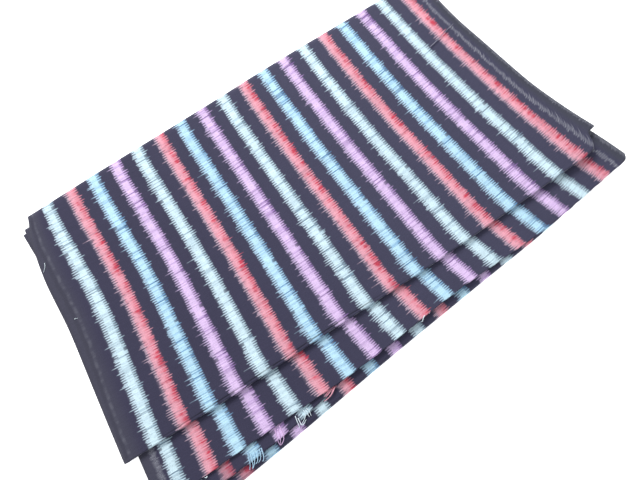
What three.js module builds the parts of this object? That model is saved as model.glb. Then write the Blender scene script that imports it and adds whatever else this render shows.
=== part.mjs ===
// A length of striped cotton, folded in half three times, so that eight layers lie on each other.
// X runs across the cloth from its left selvedge to its right one, Y runs along its stripes from
// the near folds to the far folds, and Z runs up from the surface that it lies on. The origin is
// under the middle of the folded cloth. All lengths are in millimetres.
import * as THREE from 'three';

const SHEET = 1; // thickness of the cloth
const GAP = 0.4; // air between two layers
const LAYERS = 8;
const PITCH = SHEET + GAP;
const COLUMNS = 22; // steps across the cloth, from selvedge to selvedge
const LAYER_STEPS = 8; // steps along one layer, from fold to fold
const ARC_STEP = 1.76; // length of one step round a fold
const MIN_ARC_STEPS = 4;

// The layers stand further apart towards the far folds, from one place along the stripes to the
// other, and in soft swells before that. share is by how much, wave and shift place the swells.
const FAR_PUFF = { share: 0.07, fromY: 100, toY: 200 };
const SWELL = { share: 0.04, waveX: 42, waveY: 50, shift: 1.5 };

// Place of the top layer's left end of its near fold, from the middle of the folded cloth
const CENTRE = { x: 169, y: 76 };

// Where the layers end, in folds or cut edges. left and right are the places of the two
// selvedges, and y0 to y5 those of the fold or edge at six even steps between them.
const ENDS = {
  topFold: { left: -21.8, right: 355, y0: 1.1, y1: -1.3, y2: -2.2, y3: -3.7, y4: -2.6, y5: -2.4 },
  upperCut: { left: -13.7, right: 361.7, y0: -31.7, y1: -30.8, y2: -30.6, y3: -26.1, y4: -25.4, y5: -15.6 },
  lowerCut: { left: -8.8, right: 359.8, y0: -40, y1: -38.7, y2: -28.3, y3: -24.4, y4: -21.5, y5: -12.7 },
  outerFold: { left: -4.9, right: 358.8, y0: -48.8, y1: -42.9, y2: -36.3, y3: -30.8, y4: -25.5, y5: -15.4 },
  innerFold: { left: -6.8, right: 356.9, y0: -43.8, y1: -38, y2: -31.4, y3: -25.8, y4: -20.4, y5: -10.2 },
  farOuter: { left: -15, right: 348.1, y0: 198.4, y1: 199.7, y2: 199.7, y3: 200.9, y4: 200.4, y5: 199.9 },
  farSecond: { left: -20.1, right: 349, y0: 190.1, y1: 191.4, y2: 191.8, y3: 192.8, y4: 192.5, y5: 191.6 },
  farThird: { left: -23.4, right: 350, y0: 185.2, y1: 186.3, y2: 187, y3: 187.7, y4: 187.2, y5: 186.5 },
  farInner: { left: -17.6, right: 351, y0: 180.6, y1: 182.1, y2: 182.6, y3: 183, y4: 182.7, y5: 181.9 },
};

// The cloth's way through the fold, from one cut end to the other. Layer 1 is on top. leftBow and
// rightBow are how far the selvedges swing to the right halfway along the layer.
const ROUTE = [
  { layer: 3, from: 'upperCut', to: 'farThird', leftBow: 5, rightBow: -5 },
  { layer: 6, from: 'farThird', to: 'innerFold', leftBow: -2, rightBow: -3 },
  { layer: 7, from: 'innerFold', to: 'farSecond', leftBow: -1, rightBow: -2 },
  { layer: 2, from: 'farSecond', to: 'topFold', leftBow: 0.5, rightBow: -5 },
  { layer: 1, from: 'topFold', to: 'farOuter', leftBow: -1.5, rightBow: -4 },
  { layer: 8, from: 'farOuter', to: 'outerFold', leftBow: -2, rightBow: -1 },
  { layer: 5, from: 'outerFold', to: 'farInner', leftBow: -1, rightBow: -2 },
  { layer: 4, from: 'farInner', to: 'lowerCut', leftBow: 2, rightBow: -4 },
];

// The top fold's right corner is drawn back and stands up a little.
const CORNER = { start: 0.92, back: 14, lift: 2.2, liftFromX: 260, liftToX: 350, liftToY: 75 };

const smooth = (t) => THREE.MathUtils.smoothstep(t, 0, 1);

/** How far back the top fold's right corner is drawn, at a share across of the width. */
function cornerBack(name, across) {
  return name === 'topFold' ? CORNER.back * smooth((across - CORNER.start) / (1 - CORNER.start)) : 0;
}

/** Place of a fold or cut edge along the stripes, at a share across of the width. */
function endY(name, across) {
  const end = ENDS[name];
  const places = [end.y0, end.y1, end.y2, end.y3, end.y4, end.y5];
  const at = across * (places.length - 1);
  const step = Math.min(Math.floor(at), places.length - 2);
  return THREE.MathUtils.lerp(places[step], places[step + 1], at - step) + cornerBack(name, across);
}

/** Place of a fold or cut edge across the stripes, at a share across of the width. */
function endX(name, across) {
  return THREE.MathUtils.lerp(ENDS[name].left, ENDS[name].right, across);
}

const isFar = (name) => name.startsWith('far');
const isCut = (name) => name.endsWith('Cut');

/** Height of the middle of a layer at one place. The lowest layer lies flat on the surface. */
function layerZ(layer, x, y) {
  const far = smooth((y - FAR_PUFF.fromY) / (FAR_PUFF.toY - FAR_PUFF.fromY));
  const swell = (1 + Math.sin(x / SWELL.waveX + SWELL.shift) * Math.cos(y / SWELL.waveY)) / 2;
  const stack = (LAYERS - layer) * PITCH * (1 + FAR_PUFF.share * far + SWELL.share * swell * (1 - far));
  const corner = smooth((x - CORNER.liftFromX) / (CORNER.liftToX - CORNER.liftFromX));
  const lift = layer <= 2 ? CORNER.lift * corner * smooth(1 - y / CORNER.liftToY) : 0;
  return SHEET / 2 + stack + lift;
}

/** Radius of the fold between two layers, at its end and a share across. */
function foldRadius(row, next, name, across) {
  const x = endX(name, across);
  const y = endY(name, across);
  return Math.abs(layerZ(row.layer, x, y) - layerZ(next.layer, x, y)) / 2;
}

/** Where a layer's flat stretch stops at one of its ends: short of a fold by the fold's radius. */
function flatEndY(row, neighbour, name, across) {
  if (isCut(name)) return endY(name, across);
  const inward = isFar(name) ? -1 : 1;
  return endY(name, across) + inward * (foldRadius(row, neighbour, name, across) + SHEET / 2);
}

/** Middle points of one layer at a share across, from its start to its end. */
function layerPoints(index, across) {
  const row = ROUTE[index];
  const startY = flatEndY(row, ROUTE[index - 1], row.from, across);
  const stopY = flatEndY(row, ROUTE[index + 1], row.to, across);
  const points = [];
  for (let step = 0; step <= LAYER_STEPS; step += 1) {
    const along = step / LAYER_STEPS;
    const y = THREE.MathUtils.lerp(startY, stopY, along);
    const bow = 4 * along * (1 - along) * THREE.MathUtils.lerp(row.leftBow, row.rightBow, across);
    const x = THREE.MathUtils.lerp(endX(row.from, across), endX(row.to, across), along) + bow;
    points.push(new THREE.Vector3(x, y, layerZ(row.layer, x, y)));
  }
  return points;
}

/** Middle points round the fold that follows one layer, without the points of the layers. */
function foldPoints(index, across, last, first) {
  const name = ROUTE[index].to;
  const outward = isFar(name) ? 1 : -1;
  const layersApart = Math.abs(ROUTE[index].layer - ROUTE[index + 1].layer);
  const arcLength = (Math.PI * layersApart * PITCH) / 2;
  const steps = Math.max(MIN_ARC_STEPS, Math.round(arcLength / ARC_STEP));
  const radius = foldRadius(ROUTE[index], ROUTE[index + 1], name, across);
  const points = [];
  for (let step = 1; step < steps; step += 1) {
    const turn = (Math.PI * step) / steps;
    const share = (1 - Math.cos(turn)) / 2;
    points.push(
      new THREE.Vector3(
        endX(name, across),
        THREE.MathUtils.lerp(last.y, first.y, share) + outward * radius * Math.sin(turn),
        THREE.MathUtils.lerp(last.z, first.z, share),
      ),
    );
  }
  return points;
}

/** The cloth's middle line at a share across, from one cut end to the other. */
function clothLine(across) {
  const layers = ROUTE.map((row, index) => layerPoints(index, across));
  return layers.flatMap((points, index) => {
    if (index === layers.length - 1) return points;
    const fold = foldPoints(index, across, points[points.length - 1], layers[index + 1][0]);
    return [...points, ...fold];
  });
}

/** The two faces of the cloth at one line of middle points, half the thickness off on each side. */
function clothFaces(line) {
  const normals = line.map((point, index) => {
    const before = line[Math.max(index - 1, 0)];
    const after = line[Math.min(index + 1, line.length - 1)];
    return new THREE.Vector3(0, before.z - after.z, after.y - before.y).normalize();
  });
  return [1, -1].map((side) =>
    line.map((point, index) => point.clone().addScaledVector(normals[index], (side * SHEET) / 2)),
  );
}

/** The folded cloth as one closed body. */
function foldedCloth() {
  const positions = [];
  const triangles = [];
  const columns = [];
  for (let column = 0; column <= COLUMNS; column += 1) columns.push(clothFaces(clothLine(column / COLUMNS)));
  const rows = columns[0][0].length;
  for (const faces of columns) {
    for (const face of faces) {
      for (const point of face) positions.push(point.x - CENTRE.x, point.y - CENTRE.y, point.z);
    }
  }
  const at = (column, side, row) => (column * 2 + side) * rows + row;
  const quad = (a, b, c, d) => triangles.push(a, b, c, a, c, d);
  for (let column = 0; column < COLUMNS; column += 1) {
    for (let row = 0; row < rows - 1; row += 1) {
      quad(at(column, 0, row), at(column + 1, 0, row), at(column + 1, 0, row + 1), at(column, 0, row + 1));
      quad(at(column, 1, row), at(column, 1, row + 1), at(column + 1, 1, row + 1), at(column + 1, 1, row));
    }
    quad(at(column, 1, 0), at(column + 1, 1, 0), at(column + 1, 0, 0), at(column, 0, 0));
    const end = rows - 1;
    quad(at(column, 0, end), at(column + 1, 0, end), at(column + 1, 1, end), at(column, 1, end));
  }
  for (let row = 0; row < rows - 1; row += 1) {
    quad(at(0, 0, row), at(0, 0, row + 1), at(0, 1, row + 1), at(0, 1, row));
    quad(at(COLUMNS, 0, row), at(COLUMNS, 1, row), at(COLUMNS, 1, row + 1), at(COLUMNS, 0, row + 1));
  }
  const geometry = new THREE.BufferGeometry();
  geometry.setAttribute('position', new THREE.Float32BufferAttribute(positions, 3));
  geometry.setIndex(triangles);
  geometry.computeVertexNormals();
  return geometry;
}

const cotton = new THREE.MeshStandardMaterial({ color: 0x35344a, roughness: 0.9, metalness: 0 });
const cloth = new THREE.Mesh(foldedCloth(), cotton);
cloth.name = 'folded_cloth';

const group = new THREE.Group();
group.add(cloth);

export default group;
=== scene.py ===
"""A length of striped cotton, folded in half three times, lying on a pale surface.

The cloth is one thin sheet that follows its solid's folds. Its feathered stripes are dyed into the
threads that run across it, so each such thread starts and stops its colours at its own places.
"""

import logging
import math
from dataclasses import dataclass, field
from enum import Enum

import bpy
import numpy as np
from mathutils import Matrix, Vector


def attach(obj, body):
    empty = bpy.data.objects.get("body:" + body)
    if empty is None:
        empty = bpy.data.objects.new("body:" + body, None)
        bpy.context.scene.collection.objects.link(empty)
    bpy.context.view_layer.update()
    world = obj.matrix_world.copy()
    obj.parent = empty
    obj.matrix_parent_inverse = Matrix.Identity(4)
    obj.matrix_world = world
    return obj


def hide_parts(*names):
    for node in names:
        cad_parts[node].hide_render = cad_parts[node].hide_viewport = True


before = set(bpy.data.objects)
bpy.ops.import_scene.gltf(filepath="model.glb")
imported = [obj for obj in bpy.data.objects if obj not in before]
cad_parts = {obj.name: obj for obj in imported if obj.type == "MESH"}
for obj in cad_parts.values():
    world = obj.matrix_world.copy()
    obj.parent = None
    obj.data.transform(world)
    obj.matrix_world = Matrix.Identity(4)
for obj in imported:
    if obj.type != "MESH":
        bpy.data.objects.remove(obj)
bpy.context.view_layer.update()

log = logging.getLogger("striped cotton")

MM = 0.001
WIDTH = 375.0  # from selvedge to selvedge
FIRST_STRIPE = 20.5  # from the left selvedge to the middle of the first stripe
STRIPE_PITCH = 19.5
STRIPES = 18
LAST_STRIPE = FIRST_STRIPE + (STRIPES - 1) * STRIPE_PITCH
THREAD_PITCH = 0.66  # from one dyed thread to the next, on the cloth's own map
SAG_MIDDLE = 140.0  # where the threads that run across sag most, from the left selvedge
SAG = 0.00025  # how fast they rise from there to both sides, per millimetre squared
CLOTH_NODE = "folded_cloth"
BODY = "root"

# The middle of the folded cloth, from the middle of the top layer's first stripe at its near fold
CENTRE_X = 169.0
CENTRE_Y = 76.0

Tone = tuple[int, int, int]  # a colour as seen: its red, green and blue from 0 to 255
Colour = tuple[float, float, float, float]  # a shader's colour


def smooth(share: np.ndarray | float) -> np.ndarray:
    """Ease a share from 0 to 1.

    Args:
        share: a number or an array of numbers, held between 0 and 1 first.

    Returns:
        The eased share.
    """
    held = np.clip(share, 0.0, 1.0)
    return held * held * (3.0 - 2.0 * held)


def through(at: np.ndarray | float, knots: np.ndarray, values: np.ndarray) -> np.ndarray:
    """Run a smooth curve through a few values.

    Args:
        at: where the curve is read.
        knots: the places of the values, rising.
        values: the values there.

    Returns:
        The curve's values at those places.
    """
    knots = np.asarray(knots, dtype=float)
    values = np.asarray(values, dtype=float)
    slopes = np.gradient(values, knots)
    step = np.clip(np.searchsorted(knots, at, side="right") - 1, 0, len(knots) - 2)
    span = knots[step + 1] - knots[step]
    t = (at - knots[step]) / span
    start = (1.0 + 2.0 * t) * (1.0 - t) ** 2 * values[step] + t * (1.0 - t) ** 2 * span * slopes[step]
    stop = t * t * (3.0 - 2.0 * t) * values[step + 1] + t * t * (t - 1.0) * span * slopes[step + 1]
    return start + stop


def puckers(x: np.ndarray, y: np.ndarray) -> np.ndarray:
    """Small uneven waves of the cloth: long ones that turn along it, and short ones on them.

    Args:
        x: places across the cloth.
        y: places along its stripes.

    Returns:
        How high the waves are there, from about -1.6 to 1.6.
    """
    long_waves = np.sin(x / 13.0 + 1.6 * np.sin(y / 37.0)) * np.cos(y / 19.0 + x / 61.0)
    short_waves = np.sin(x / 6.7 - y / 23.0 + 0.8) * np.sin(y / 9.1 + x / 41.0)
    return long_waves + 0.6 * short_waves


def grid(across: np.ndarray, along: np.ndarray) -> np.ndarray:
    """Pair all places across with each place along, row by row."""
    return np.stack(np.broadcast_arrays(across[None, :], along[:, None]), axis=-1).reshape(-1, 2)


def add(name: str, data: bpy.types.ID) -> bpy.types.Object:
    """Put a mesh, a light or a camera into the scene."""
    thing = bpy.data.objects.new(name, data)
    bpy.context.scene.collection.objects.link(thing)
    return thing


def add_smooth(name: str, mesh: bpy.types.Mesh, material: bpy.types.Material) -> bpy.types.Object:
    """Put a smooth mesh with one material into the scene."""
    mesh.materials.append(material)
    mesh.polygons.foreach_set("use_smooth", [True] * len(mesh.polygons))
    mesh.update()
    return add(name, mesh)


def point_at_corners(mesh: bpy.types.Mesh) -> np.ndarray:
    """Number of the point at each corner of a mesh's faces."""
    points = np.empty(len(mesh.loops), dtype=np.int32)
    mesh.loops.foreach_get("vertex_index", points)
    return points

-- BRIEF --
Print the material above verbatim, first line through the line containing "import * as THREE from 'three';", both included.

-- TASK RESPONSE --
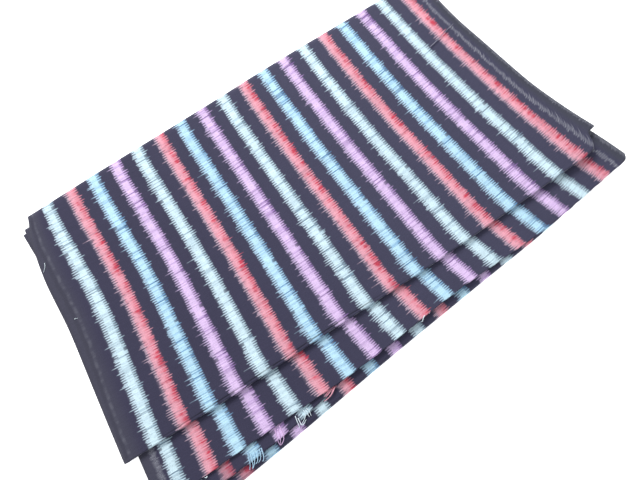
What three.js module builds the parts of this object? That model is saved as model.glb. Then write the Blender scene script that imports it and adds whatever else this render shows.
=== part.mjs ===
// A length of striped cotton, folded in half three times, so that eight layers lie on each other.
// X runs across the cloth from its left selvedge to its right one, Y runs along its stripes from
// the near folds to the far folds, and Z runs up from the surface that it lies on. The origin is
// under the middle of the folded cloth. All lengths are in millimetres.
import * as THREE from 'three';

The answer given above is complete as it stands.